Go on, pick a storyline.. It'll kick off the first season in the 10 year history of the Cup that Seattle will try to win it back after losing it to the Timbers. Previous to 2012, Portland had only won it with the Sounders out of the league. It'll be the first Cascadia Cup match for the Timbers' 3rd MLS coach Caleb Porter. Who, incidentally, coached Sounder DeAndre Yedlin last season at Akron. Who, incidentally, has detonated onto the local (and national) soccer scene with his performances in the first games of the season.

Oh, and new mega-DP Obafemi Martins will be at the stadium. Maybe even dressed for the match.

But for all that, the game will be decided in the shape, the lines, and the movement on the field. So back to the Timbers. Here's the average map from their first half against Montreal last week.


Porter has instituted a possession-oriented 4-2-3-1 in the Rose City. At home against an Impact team happy to bunker deep, it was a very aggressive posture, with the fullbacks nearly as far up the field as the attacking midfielders. That puts a lot of pressure on centerbacks Mikael Silvestre and Andrew Jean-Baptiste and holding midfielders Diego Chara and Will Johnson. Thus far this season that pressure has been too much, with Portland falling behind in both of their first two matches and only an epic comeback against the equally defensively fragile Red Bulls salvaging one point in two games at home.

It's very unlikely that the fullbacks remain that aggressive away from home in a tough environment at CenturyLink, which will narrow the attack through Nagbe, Alhassan, and Valeri in the middle, underneath lone striker Ryan Johnson.

That's not bad news for Seattle, since the central defensive midfield is the domain of Osvaldo Alonso, a one-man Roman phalanx. And both Jhon Kennedy Hurtado and new signing Djimi Traore have looked defensively solid early in the season. That would suggest that even away from home, Portland will be relying on overlapping fullbacks and midfielders drifting out wide to attack the flanks. On the right, we expect to see Yedlin again as Adam Johansson is still out injured. He's a young player and should be expected to make some mistakes (whether or not getting trucked over by an Alberto Acosta stiff arm should count as a mistake is a matter of some debate), but one thing he has going for him is his recovery speed, which is tremendous and helps paper over positioning errors. On the other side, Marc Burch is available again after his suspension to start the season. He appeared for a few minutes to close out the comeback win over Tigres, but is otherwise fresh.

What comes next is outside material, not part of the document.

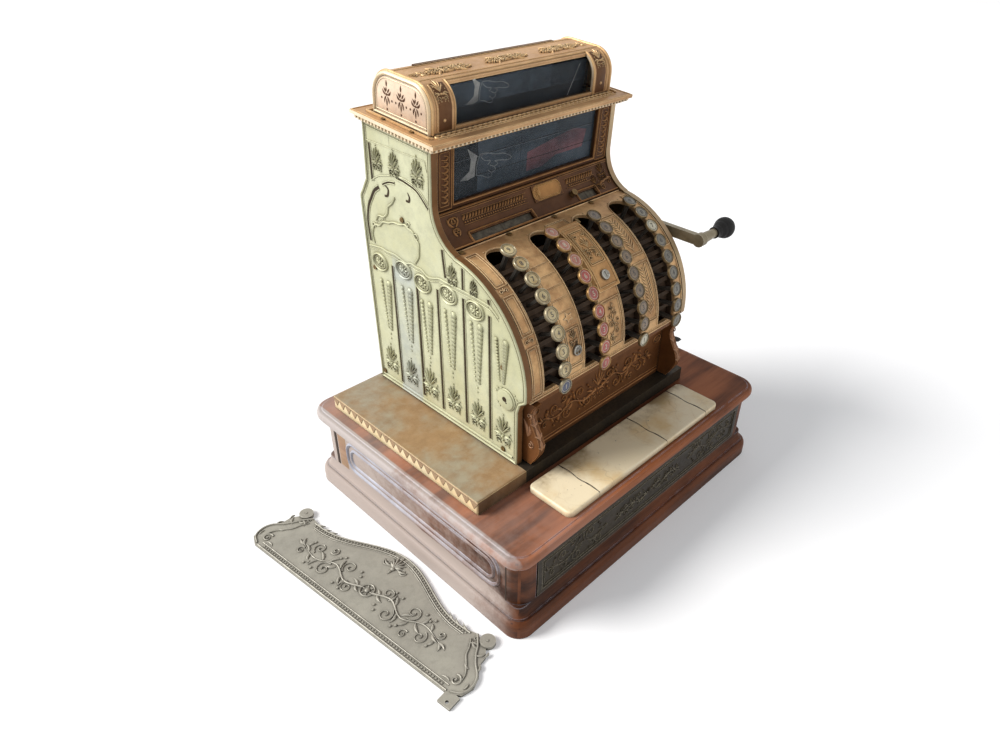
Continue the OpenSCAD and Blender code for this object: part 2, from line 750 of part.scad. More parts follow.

At the other end, Seattle's depth and the impending arrival of Martins mean that the Sounders' attack has some questions. Certainly Eddie Johnson will be there and we've probably seen the end of Mauro Rosales playing underneath him as a withdrawn forward, both because Rosales is likely out this match with a back injury and because it never really worked that well anyway. That means his partner — and I'm assuming here it's not Martins. . I think it's unlikely he'll play at all and incredibly unlikely he'd start — will either be Ochoa or David Estrada, who's coming back from a preseason injury. Rosales' absence creates a spot on the right for Mario Martinez, and Zakuani should run the left. And Brad Evans' injury creates a spot for Andy Rose in the middle.

If the wingers, particularly Zakuani, can pin back the Portland fullbacks, their attacking width will be neutered, letting the Seattle fullbacks pinch in to assist Rose and Alonso in the middle. And if they try to push up anyway, Zakuani and Martinez should have a field day playing behind them and forcing Will Johnson and Chara to move laterally to cover.

With both teams employing two defensively minded central midfielders, they're fairly close to mirror images. If you recast Seattle's withdrawn forward as an attacking midfielder (and the difference is really only a few yards of space), it's essentially the same formation. Given that, a position-by-position comparison is somewhat useful. And it's a comparison that's generous to Seattle. Would you rather have Eddie Johnson or Ryan Johnson? Alonso or Chara? Jean-Baptiste or Hurtado? Gspurning or Ricketts? The only positions where I'd give the advantage to Portland are Valeri over Estrada and Will Johnson over Rose. (And note that both are playing due to injury. With Martins in and Evans healthy, it's a reasonable assertion that Seattle has the better player at every position).

But even with the two reserve players, Seattle has more quality, they're fresh off of an emotional and inspiring second half comeback over Tigres, and they'll be at home in front of a raucous crowd. Anything can happen in soccer, but this is a game that Seattle should dominate in possession, forcing Portland to rely on counters — which the Sounders are capable of sweeping up with Alonso's midfield domination and Yedlin's speed — or some magic from Diego Valeri. And if your primary hope for victory is relying on magic, you're in a tough place.